Konserlerimize ilgi var ancak gelen dinleyicilere de görev düştüğünden konserlerde bunu sürekli dile getiriyorum. Herkes çevresine anlatarak koromuzun konserlerine iştirak etmemiş olan arkadaş çevresini davet ederek ilgiyi arttırabiliriz. Koromuz kuruluşunda 40 kişiyle bulunmasına karşın bugün 23-24 kişiyiz ve bu sanatçılardan yarısı misafir sanatçı olarak iştirak ediyor. Maalesef bizim kadrolu sanatçılarımız diğer korolara dağıldılar. Aslında bunun en büyük etkenlerinden birisi de konservatuar bölümünün eski dönemlerde olmayışıydı, bugün konservatuar bölümü üniversitemizde mevcut. Bu da bir avantaj bizim için, öğrenciler mezun olduklarında buralara istihdam edilirse koromuzun kadrosu genişler. Tabi ki bunda Elazığ’ın ilgi ve alakası etken olacaktır. Ayrıca üst düzey devlet yetkililerimizin de bu konudaki hassasiyeti ile koro kadromuzun biraz daha genişlemesi mümkün olacaktır.
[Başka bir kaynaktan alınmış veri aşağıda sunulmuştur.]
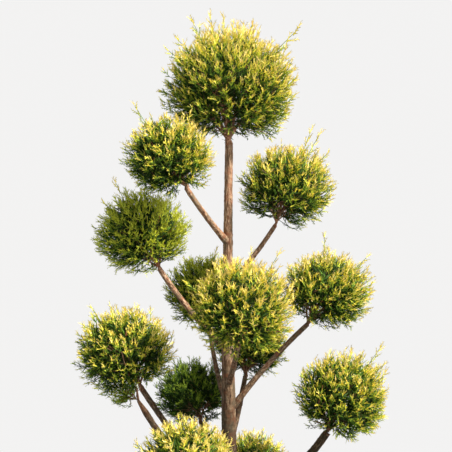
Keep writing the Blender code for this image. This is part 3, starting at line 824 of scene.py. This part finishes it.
def add_side_twigs(twigs, ball, path, thick, rng):
    """Twigs that leave a limblet's path and turn up. Returns their points."""
    joints = []
    for low, high in zip(path[2:-1], path[3:]):
        heading = unit(high - low)
        side = unit(np.cross(heading, rng.normal(0, 1, 3)))
        turn = unit(heading + 0.8 * side)
        reach = ball.radius * rng.uniform(*SIDE_TWIG_REACH)
        end = low + reach * unit(turn + 0.25 * np.array(UP))
        if depth_in(ball, end) > SIDE_TWIG_LIMIT:
            continue
        twig = curve_points(low, low + 0.5 * reach * turn, end, 4)
        add_twig(twigs, twig, thick * np.linspace(1, 0.5, 4) + 0.0004, rng.integers(0, GREEN_TWIG))
        joints.append(twig[1:])
    return joints


def join_sprays(twigs, fork, joints, roots, grow, rng):
    """A twiglet to each spray's root, from a joint that is near, behind it and nearer to the fork.

    Returns where each twiglet starts.
    """
    ways = roots[:, None] - joints[None]
    gaps = np.linalg.norm(ways, axis=2)
    turn = 1 - np.einsum("ijk,ik->ij", ways, grow) / np.maximum(gaps, 1e-6)
    past = np.linalg.norm(joints - fork, axis=1)[None] - np.linalg.norm(roots - fork, axis=1)[:, None]
    cost = gaps * rng.uniform(1, 1.3, gaps.shape) * (1 + TURN_COST * turn) + 0.8 * np.maximum(past, 0)
    starts = joints[np.argmin(cost, axis=1)]
    count = len(starts)
    twigs.add(
        rods(starts, roots, rng.normal(0, 1, starts.shape), np.full(count, TWIGLET_RADIUS), 0.8),
        ROD_FACES,
        np.where(rng.random(count) < GREEN_TWIGLETS, GREEN_TWIG, rng.integers(0, GREEN_TWIG, count)),
    )
    return starts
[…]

Türk müziği eserlerini ve enstrümanlarını sevdirmek ve tanıtmak amacıyla ilimizdeki okullarda konser etkinlikleri düzenliyoruz. Bazen okullara biz gidiyoruz bazense birkaç okulu birleştirerek kendi salonlarımızda konserler sunuyoruz. Gençliğimizin sanatsal ve kültürel faaliyetlerden yoksun kalmaması için biz bu eğitim konserlerini yapmak zorundayız. Dede Efendiyi, Buhurizade Mustafa Itri’yi, Tamburi Cemil Bey’i ve daha birçok sanatçımızı da tanıtmış oluyoruz bu eğitim konserlerinde. Ayrıca enstrüman tanıtımı da yapıyoruz böylece çocukların müziğe olan ilgisi de artmış oluyor.
Musiki bizim kültürümüzün ana omurgasıdır. Onun için biz bunu anlatmayı bırakmadan devam edeceğiz. Yerel basınımıza ve yazarlarımıza da bu aşamada önemli sorumluluklar düşüyor. Bakıyorsunuz ulusal gazetelerdeki yazarlar köşelerinde sanatçılara yer veriyor, bu sayede ilginin ve bilinebilirliğin artması sağlanmış oluyor.